• INSTRUCTIONS TO FOLLOW
Where the string "node" occurs in the material below, report the whole line.

⁂

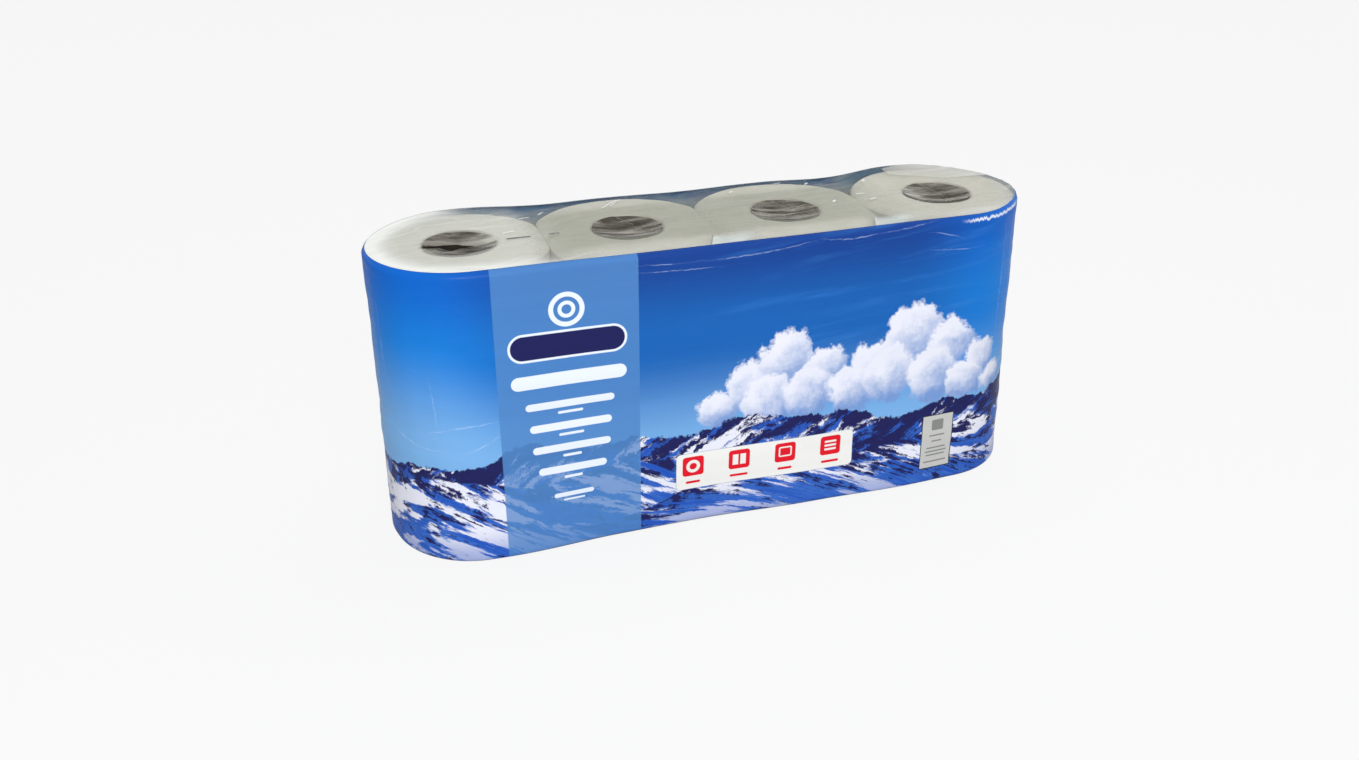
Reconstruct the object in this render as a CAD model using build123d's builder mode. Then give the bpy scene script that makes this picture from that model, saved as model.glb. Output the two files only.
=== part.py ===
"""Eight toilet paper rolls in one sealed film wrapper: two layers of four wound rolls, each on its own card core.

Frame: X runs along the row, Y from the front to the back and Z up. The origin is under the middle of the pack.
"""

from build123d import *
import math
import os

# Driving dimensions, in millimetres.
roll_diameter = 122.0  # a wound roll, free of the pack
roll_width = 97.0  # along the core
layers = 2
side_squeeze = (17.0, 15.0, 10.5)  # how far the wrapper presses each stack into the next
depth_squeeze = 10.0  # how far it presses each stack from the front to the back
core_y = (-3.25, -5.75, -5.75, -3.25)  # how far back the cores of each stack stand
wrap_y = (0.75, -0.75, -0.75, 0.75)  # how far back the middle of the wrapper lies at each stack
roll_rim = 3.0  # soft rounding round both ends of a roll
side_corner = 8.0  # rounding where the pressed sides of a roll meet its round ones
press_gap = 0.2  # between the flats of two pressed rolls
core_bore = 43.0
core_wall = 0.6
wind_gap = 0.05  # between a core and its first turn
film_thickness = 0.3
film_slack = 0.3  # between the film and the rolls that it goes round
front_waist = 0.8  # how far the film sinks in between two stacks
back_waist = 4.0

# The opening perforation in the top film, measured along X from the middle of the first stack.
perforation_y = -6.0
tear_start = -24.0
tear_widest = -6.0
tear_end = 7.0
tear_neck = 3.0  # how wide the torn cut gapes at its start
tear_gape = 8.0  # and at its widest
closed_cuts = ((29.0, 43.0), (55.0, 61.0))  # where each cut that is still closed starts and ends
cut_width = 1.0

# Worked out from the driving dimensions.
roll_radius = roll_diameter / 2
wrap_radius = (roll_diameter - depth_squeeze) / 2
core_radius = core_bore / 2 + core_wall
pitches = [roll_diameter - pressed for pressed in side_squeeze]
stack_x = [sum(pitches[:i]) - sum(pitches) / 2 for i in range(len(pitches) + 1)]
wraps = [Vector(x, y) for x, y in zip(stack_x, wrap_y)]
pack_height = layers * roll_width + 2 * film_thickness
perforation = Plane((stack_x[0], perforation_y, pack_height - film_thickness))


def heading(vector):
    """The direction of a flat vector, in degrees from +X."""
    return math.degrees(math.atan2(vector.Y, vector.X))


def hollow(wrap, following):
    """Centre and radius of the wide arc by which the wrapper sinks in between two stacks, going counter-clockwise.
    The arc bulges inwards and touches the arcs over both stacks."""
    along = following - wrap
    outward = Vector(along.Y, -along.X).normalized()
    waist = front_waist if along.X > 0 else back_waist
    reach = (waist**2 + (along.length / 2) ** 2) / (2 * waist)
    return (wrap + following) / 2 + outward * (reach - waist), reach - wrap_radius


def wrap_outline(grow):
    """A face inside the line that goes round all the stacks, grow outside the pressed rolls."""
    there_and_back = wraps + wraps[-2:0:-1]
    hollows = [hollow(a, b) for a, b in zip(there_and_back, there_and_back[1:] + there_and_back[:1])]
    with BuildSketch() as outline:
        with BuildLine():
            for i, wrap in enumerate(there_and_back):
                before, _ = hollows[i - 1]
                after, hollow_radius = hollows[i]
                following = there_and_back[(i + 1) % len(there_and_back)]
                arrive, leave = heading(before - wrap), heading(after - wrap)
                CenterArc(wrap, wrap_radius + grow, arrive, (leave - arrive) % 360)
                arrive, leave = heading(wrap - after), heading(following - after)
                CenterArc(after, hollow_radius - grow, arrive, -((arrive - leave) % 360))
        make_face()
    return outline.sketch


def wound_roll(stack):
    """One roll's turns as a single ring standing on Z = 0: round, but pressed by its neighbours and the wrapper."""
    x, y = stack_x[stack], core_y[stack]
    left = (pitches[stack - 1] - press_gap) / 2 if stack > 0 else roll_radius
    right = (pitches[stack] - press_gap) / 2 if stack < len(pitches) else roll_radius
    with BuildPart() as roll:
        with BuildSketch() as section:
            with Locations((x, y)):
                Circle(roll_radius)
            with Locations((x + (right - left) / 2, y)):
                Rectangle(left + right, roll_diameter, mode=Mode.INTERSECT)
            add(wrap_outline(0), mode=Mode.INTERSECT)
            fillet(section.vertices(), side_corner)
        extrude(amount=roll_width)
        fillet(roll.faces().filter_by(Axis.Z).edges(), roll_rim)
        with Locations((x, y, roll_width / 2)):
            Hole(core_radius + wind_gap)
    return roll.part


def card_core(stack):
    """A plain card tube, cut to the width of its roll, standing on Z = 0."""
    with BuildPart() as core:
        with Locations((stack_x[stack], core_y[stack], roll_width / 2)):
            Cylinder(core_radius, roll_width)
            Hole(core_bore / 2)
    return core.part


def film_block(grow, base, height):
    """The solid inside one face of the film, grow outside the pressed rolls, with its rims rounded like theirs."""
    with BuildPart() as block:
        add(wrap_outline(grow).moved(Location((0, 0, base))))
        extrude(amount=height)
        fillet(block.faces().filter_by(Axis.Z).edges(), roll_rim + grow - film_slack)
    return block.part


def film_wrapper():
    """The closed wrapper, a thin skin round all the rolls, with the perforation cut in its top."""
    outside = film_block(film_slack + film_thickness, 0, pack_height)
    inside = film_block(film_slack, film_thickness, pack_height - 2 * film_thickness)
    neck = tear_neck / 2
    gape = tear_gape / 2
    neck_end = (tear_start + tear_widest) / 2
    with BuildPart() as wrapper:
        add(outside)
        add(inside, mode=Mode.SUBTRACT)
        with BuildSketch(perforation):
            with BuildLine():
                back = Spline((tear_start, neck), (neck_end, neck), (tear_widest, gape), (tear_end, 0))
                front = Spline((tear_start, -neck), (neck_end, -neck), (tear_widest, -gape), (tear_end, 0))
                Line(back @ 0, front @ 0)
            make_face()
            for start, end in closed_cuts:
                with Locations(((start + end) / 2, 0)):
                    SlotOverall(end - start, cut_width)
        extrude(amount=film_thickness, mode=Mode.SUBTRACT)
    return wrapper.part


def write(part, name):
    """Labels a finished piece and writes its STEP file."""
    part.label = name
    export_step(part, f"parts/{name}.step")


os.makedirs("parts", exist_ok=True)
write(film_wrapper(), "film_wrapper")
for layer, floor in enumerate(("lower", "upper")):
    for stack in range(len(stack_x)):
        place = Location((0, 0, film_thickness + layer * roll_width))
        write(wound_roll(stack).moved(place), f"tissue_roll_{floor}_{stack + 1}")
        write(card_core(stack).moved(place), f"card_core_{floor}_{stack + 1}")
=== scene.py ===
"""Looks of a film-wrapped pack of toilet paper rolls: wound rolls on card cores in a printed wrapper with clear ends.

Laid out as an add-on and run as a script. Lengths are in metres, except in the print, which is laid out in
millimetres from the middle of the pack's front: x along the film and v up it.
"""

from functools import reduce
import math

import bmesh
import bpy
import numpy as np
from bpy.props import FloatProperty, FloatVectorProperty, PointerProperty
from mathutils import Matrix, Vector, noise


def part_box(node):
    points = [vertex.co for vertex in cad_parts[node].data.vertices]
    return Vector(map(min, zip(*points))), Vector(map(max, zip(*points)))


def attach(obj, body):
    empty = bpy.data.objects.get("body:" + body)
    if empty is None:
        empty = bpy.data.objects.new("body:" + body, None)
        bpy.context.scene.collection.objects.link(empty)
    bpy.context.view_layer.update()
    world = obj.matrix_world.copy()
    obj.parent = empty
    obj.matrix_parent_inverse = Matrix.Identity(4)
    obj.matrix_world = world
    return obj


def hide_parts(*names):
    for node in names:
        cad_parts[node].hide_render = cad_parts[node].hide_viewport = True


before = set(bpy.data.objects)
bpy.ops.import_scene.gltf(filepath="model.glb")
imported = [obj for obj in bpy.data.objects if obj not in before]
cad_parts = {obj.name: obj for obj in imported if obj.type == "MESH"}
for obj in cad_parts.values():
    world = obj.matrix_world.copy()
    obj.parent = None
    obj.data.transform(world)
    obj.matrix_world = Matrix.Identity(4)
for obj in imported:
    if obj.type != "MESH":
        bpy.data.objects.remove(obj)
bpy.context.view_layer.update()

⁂

• FINAL RESULT
def part_box(node):
    points = [vertex.co for vertex in cad_parts[node].data.vertices]
    for node in names:
        cad_parts[node].hide_render = cad_parts[node].hide_viewport = True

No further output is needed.